■ Given information ■
··········

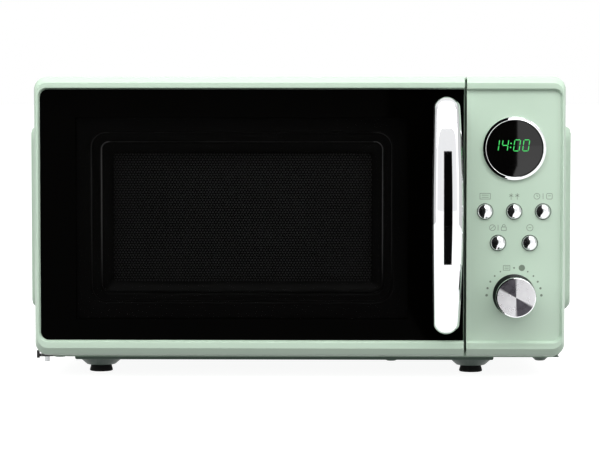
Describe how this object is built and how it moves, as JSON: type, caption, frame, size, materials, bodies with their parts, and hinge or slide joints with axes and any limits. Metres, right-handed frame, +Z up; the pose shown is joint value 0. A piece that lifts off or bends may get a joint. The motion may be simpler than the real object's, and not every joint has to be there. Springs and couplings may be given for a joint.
{
  "type": "microwave oven",
  "caption": "Retro mint green countertop microwave oven with a bowed chrome handle, side-hinged glass door, round clock display, domed push buttons and a rotary knob.",
  "frame": {"origin": "on the resting plane, under the middle of the overall box", "axes": "+X right as seen from the front, the door faces -Y, +Z up"},
  "size_m": [0.4716, 0.364, 0.2587],
  "materials": {
    "mint_plastic": "glossy moulded plastic, mint green",
    "mint_steel": "gloss enamel paint, mint green",
    "door_glass": "tinted and black-printed glass",
    "chrome": "bright chrome plate",
    "spun_aluminium": "spun face",
    "black_plastic": "satin",
    "black_steel": "satin black enamel",
    "grey_plastic": "satin",
    "white_plastic": "satin",
    "zinc_steel": "zinc plated",
    "cavity_enamel": "light grey enamel",
    "clear_film": "clear film",
    "clear_glass": "pressed clear glass",
    "display_lens": "smoked lens",
    "rubber": "matt black",
    "circuit_board": "solder resist",
    "lamination": "varnished laminations",
    "mica": "pressed mica",
    "lamp": "ceramic socket"
  },
  "bodies": {
    "cabinet": {"hinge_brackets": "black_steel", "hinge_pins": "zinc_steel", "control_panel": "mint_plastic", "display_ring": "chrome", "display_lens": "display_lens", "display_module": "black_plastic", "control_board": "circuit_board", "tact_switches": "black_plastic", "knob_collar": "black_plastic", "knob_encoder": "zinc_steel", "outer_casing": "mint_steel", "base_plate": "mint_steel", "rubber_feet": "rubber", "rear_panel": "zinc_steel", "cord_gland": "black_plastic", "rear_spacers": "black_plastic", "casing_screws": "zinc_steel", "front_plate": "mint_steel", "cavity": "cavity_enamel", "waveguide_cover": "mica", "turntable_motor": "zinc_steel", "cavity_lamp": "lamp", "interlock_bracket": "white_plastic", "interlock_switches": "black_plastic", "waveguide": "zinc_steel", "magnetron": "zinc_steel", "transformer": "lamination", "capacitor": "spun_aluminium", "high_voltage_diode": "black_plastic", "filter_board": "circuit_board", "fan_shroud": "zinc_steel", "fan_motor": "lamination", "air_duct": "black_plastic", "thermal_cutouts": "black_plastic"},
    "door": {"door_frame": "mint_plastic", "door_glass": "door_glass", "window_plate": "black_steel", "screen_mesh": "black_steel", "choke_cover": "black_plastic", "inner_film": "clear_film", "handle": "chrome", "handle_screws": "zinc_steel", "latch_spring": "zinc_steel"},
    "latch": {"door_latch": "white_plastic"},
    "knob": {"knob": "chrome", "knob_face": "spun_aluminium", "knob_shaft": "zinc_steel"},
    "turntable": {"glass_turntable": "clear_glass", "drive_coupler": "white_plastic"},
    "roller_ring": {"roller_ring": "white_plastic"},
    "fan": {"fan_blade": "grey_plastic", "fan_shaft": "zinc_steel"},
    "button_1": {"button_1": "chrome"},
    "button_2": {"button_2": "chrome"},
    "button_3": {"button_3": "chrome"},
    "button_4": {"button_4": "chrome"},
    "button_5": {"button_5": "chrome"},
    "roller_1": {"roller_1": "white_plastic"},
    "roller_2": {"roller_2": "white_plastic"},
    "roller_3": {"roller_3": "white_plastic"}
  },
  "joints": [
    {"name": "door_hinge", "type": "hinge", "parent": "cabinet", "child": "door", "pos_m": [-0.2186, -0.127, 0.1396], "axis": [0, 0, -1], "range_deg": [0, 100]},
    {"name": "latch_lift", "type": "slide", "parent": "door", "child": "latch", "axis": [0, 0, 1], "range_m": [0, 0.003], "stiffness_N_per_m": 250},
    {"name": "knob_turn", "type": "hinge", "parent": "cabinet", "child": "knob", "pos_m": [0.183, -0.15, 0.0726], "axis": [0, 1, 0], "continuous": true},
    {"name": "turntable_spin", "type": "hinge", "parent": "cabinet", "child": "turntable", "pos_m": [-0.055, 0.0225, 0.037], "axis": [0, 0, 1], "continuous": true},
    {"name": "roller_ring_spin", "type": "hinge", "parent": "cabinet", "child": "roller_ring", "pos_m": [-0.055, 0.0225, 0.0423], "axis": [0, 0, 1], "continuous": true},
    {"name": "fan_spin", "type": "hinge", "parent": "cabinet", "child": "fan", "pos_m": [0.162, 0.13, 0.157], "axis": [0, 1, 0], "continuous": true},
    {"name": "button_1_press", "type": "slide", "parent": "cabinet", "child": "button_1", "axis": [0, 1, 0], "range_m": [0, 0.0012], "stiffness_N_per_m": 400},
    {"name": "button_2_press", "type": "slide", "parent": "cabinet", "child": "button_2", "axis": [0, 1, 0], "range_m": [0, 0.0012], "stiffness_N_per_m": 400},
    {"name": "button_3_press", "type": "slide", "parent": "cabinet", "child": "button_3", "axis": [0, 1, 0], "range_m": [0, 0.0012], "stiffness_N_per_m": 400},
    {"name": "button_4_press", "type": "slide", "parent": "cabinet", "child": "button_4", "axis": [0, 1, 0], "range_m": [0, 0.0012], "stiffness_N_per_m": 400},
    {"name": "button_5_press", "type": "slide", "parent": "cabinet", "child": "button_5", "axis": [0, 1, 0], "range_m": [0, 0.0012], "stiffness_N_per_m": 400},
    {"name": "roller_1_spin", "type": "hinge", "parent": "roller_ring", "child": "roller_1", "pos_m": [-0.13727, 0.07, 0.0423], "axis": [-0.866, 0.5, 0], "continuous": true},
    {"name": "roller_2_spin", "type": "hinge", "parent": "roller_ring", "child": "roller_2", "pos_m": [-0.055, -0.0725, 0.0423], "axis": [0, -1, 0], "continuous": true},
    {"name": "roller_3_spin", "type": "hinge", "parent": "roller_ring", "child": "roller_3", "pos_m": [0.02727, 0.07, 0.0423], "axis": [0.866, 0.5, 0], "continuous": true}
  ],
  "couplings": [
    {"joint": "roller_ring_spin", "follows": "turntable_spin", "ratio": 0.5},
    {"joint": "roller_1_spin", "follows": "turntable_spin", "ratio": -5.9375},
    {"joint": "roller_2_spin", "follows": "turntable_spin", "ratio": -5.9375},
    {"joint": "roller_3_spin", "follows": "turntable_spin", "ratio": -5.9375}
  ]
}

··········

■ Your goal ■
Each line of the material must be restated exactly.

■ Correct output ■
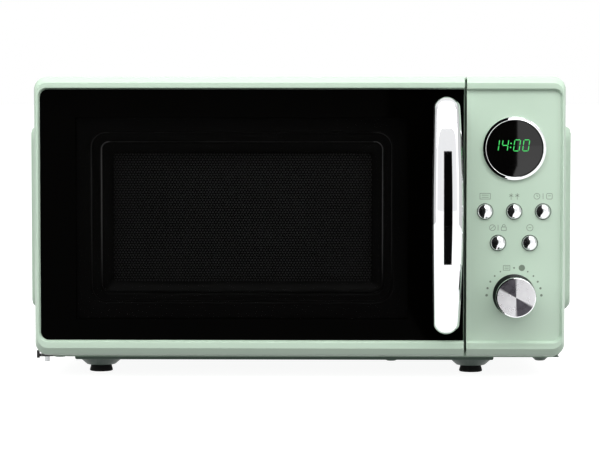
Describe how this object is built and how it moves, as JSON: type, caption, frame, size, materials, bodies with their parts, and hinge or slide joints with axes and any limits. Metres, right-handed frame, +Z up; the pose shown is joint value 0. A piece that lifts off or bends may get a joint. The motion may be simpler than the real object's, and not every joint has to be there. Springs and couplings may be given for a joint.
{
  "type": "microwave oven",
  "caption": "Retro mint green countertop microwave oven with a bowed chrome handle, side-hinged glass door, round clock display, domed push buttons and a rotary knob.",
  "frame": {"origin": "on the resting plane, under the middle of the overall box", "axes": "+X right as seen from the front, the door faces -Y, +Z up"},
  "size_m": [0.4716, 0.364, 0.2587],
  "materials": {
    "mint_plastic": "glossy moulded plastic, mint green",
    "mint_steel": "gloss enamel paint, mint green",
    "door_glass": "tinted and black-printed glass",
    "chrome": "bright chrome plate",
    "spun_aluminium": "spun face",
    "black_plastic": "satin",
    "black_steel": "satin black enamel",
    "grey_plastic": "satin",
    "white_plastic": "satin",
    "zinc_steel": "zinc plated",
    "cavity_enamel": "light grey enamel",
    "clear_film": "clear film",
    "clear_glass": "pressed clear glass",
    "display_lens": "smoked lens",
    "rubber": "matt black",
    "circuit_board": "solder resist",
    "lamination": "varnished laminations",
    "mica": "pressed mica",
    "lamp": "ceramic socket"
  },
  "bodies": {
    "cabinet": {"hinge_brackets": "black_steel", "hinge_pins": "zinc_steel", "control_panel": "mint_plastic", "display_ring": "chrome", "display_lens": "display_lens", "display_module": "black_plastic", "control_board": "circuit_board", "tact_switches": "black_plastic", "knob_collar": "black_plastic", "knob_encoder": "zinc_steel", "outer_casing": "mint_steel", "base_plate": "mint_steel", "rubber_feet": "rubber", "rear_panel": "zinc_steel", "cord_gland": "black_plastic", "rear_spacers": "black_plastic", "casing_screws": "zinc_steel", "front_plate": "mint_steel", "cavity": "cavity_enamel", "waveguide_cover": "mica", "turntable_motor": "zinc_steel", "cavity_lamp": "lamp", "interlock_bracket": "white_plastic", "interlock_switches": "black_plastic", "waveguide": "zinc_steel", "magnetron": "zinc_steel", "transformer": "lamination", "capacitor": "spun_aluminium", "high_voltage_diode": "black_plastic", "filter_board": "circuit_board", "fan_shroud": "zinc_steel", "fan_motor": "lamination", "air_duct": "black_plastic", "thermal_cutouts": "black_plastic"},
    "door": {"door_frame": "mint_plastic", "door_glass": "door_glass", "window_plate": "black_steel", "screen_mesh": "black_steel", "choke_cover": "black_plastic", "inner_film": "clear_film", "handle": "chrome", "handle_screws": "zinc_steel", "latch_spring": "zinc_steel"},
    "latch": {"door_latch": "white_plastic"},
    "knob": {"knob": "chrome", "knob_face": "spun_aluminium", "knob_shaft": "zinc_steel"},
    "turntable": {"glass_turntable": "clear_glass", "drive_coupler": "white_plastic"},
    "roller_ring": {"roller_ring": "white_plastic"},
    "fan": {"fan_blade": "grey_plastic", "fan_shaft": "zinc_steel"},
    "button_1": {"button_1": "chrome"},
    "button_2": {"button_2": "chrome"},
    "button_3": {"button_3": "chrome"},
    "button_4": {"button_4": "chrome"},
    "button_5": {"button_5": "chrome"},
    "roller_1": {"roller_1": "white_plastic"},
    "roller_2": {"roller_2": "white_plastic"},
    "roller_3": {"roller_3": "white_plastic"}
  },
  "joints": [
    {"name": "door_hinge", "type": "hinge", "parent": "cabinet", "child": "door", "pos_m": [-0.2186, -0.127, 0.1396], "axis": [0, 0, -1], "range_deg": [0, 100]},
    {"name": "latch_lift", "type": "slide", "parent": "door", "child": "latch", "axis": [0, 0, 1], "range_m": [0, 0.003], "stiffness_N_per_m": 250},
    {"name": "knob_turn", "type": "hinge", "parent": "cabinet", "child": "knob", "pos_m": [0.183, -0.15, 0.0726], "axis": [0, 1, 0], "continuous": true},
    {"name": "turntable_spin", "type": "hinge", "parent": "cabinet", "child": "turntable", "pos_m": [-0.055, 0.0225, 0.037], "axis": [0, 0, 1], "continuous": true},
    {"name": "roller_ring_spin", "type": "hinge", "parent": "cabinet", "child": "roller_ring", "pos_m": [-0.055, 0.0225, 0.0423], "axis": [0, 0, 1], "continuous": true},
    {"name": "fan_spin", "type": "hinge", "parent": "cabinet", "child": "fan", "pos_m": [0.162, 0.13, 0.157], "axis": [0, 1, 0], "continuous": true},
    {"name": "button_1_press", "type": "slide", "parent": "cabinet", "child": "button_1", "axis": [0, 1, 0], "range_m": [0, 0.0012], "stiffness_N_per_m": 400},
    {"name": "button_2_press", "type": "slide", "parent": "cabinet", "child": "button_2", "axis": [0, 1, 0], "range_m": [0, 0.0012], "stiffness_N_per_m": 400},
    {"name": "button_3_press", "type": "slide", "parent": "cabinet", "child": "button_3", "axis": [0, 1, 0], "range_m": [0, 0.0012], "stiffness_N_per_m": 400},
    {"name": "button_4_press", "type": "slide", "parent": "cabinet", "child": "button_4", "axis": [0, 1, 0], "range_m": [0, 0.0012], "stiffness_N_per_m": 400},
    {"name": "button_5_press", "type": "slide", "parent": "cabinet", "child": "button_5", "axis": [0, 1, 0], "range_m": [0, 0.0012], "stiffness_N_per_m": 400},
    {"name": "roller_1_spin", "type": "hinge", "parent": "roller_ring", "child": "roller_1", "pos_m": [-0.13727, 0.07, 0.0423], "axis": [-0.866, 0.5, 0], "continuous": true},
    {"name": "roller_2_spin", "type": "hinge", "parent": "roller_ring", "child": "roller_2", "pos_m": [-0.055, -0.0725, 0.0423], "axis": [0, -1, 0], "continuous": true},
    {"name": "roller_3_spin", "type": "hinge", "parent": "roller_ring", "child": "roller_3", "pos_m": [0.02727, 0.07, 0.0423], "axis": [0.866, 0.5, 0], "continuous": true}
  ],
  "couplings": [
    {"joint": "roller_ring_spin", "follows": "turntable_spin", "ratio": 0.5},
    {"joint": "roller_1_spin", "follows": "turntable_spin", "ratio": -5.9375},
    {"joint": "roller_2_spin", "follows": "turntable_spin", "ratio": -5.9375},
    {"joint": "roller_3_spin", "follows": "turntable_spin", "ratio": -5.9375}
  ]
}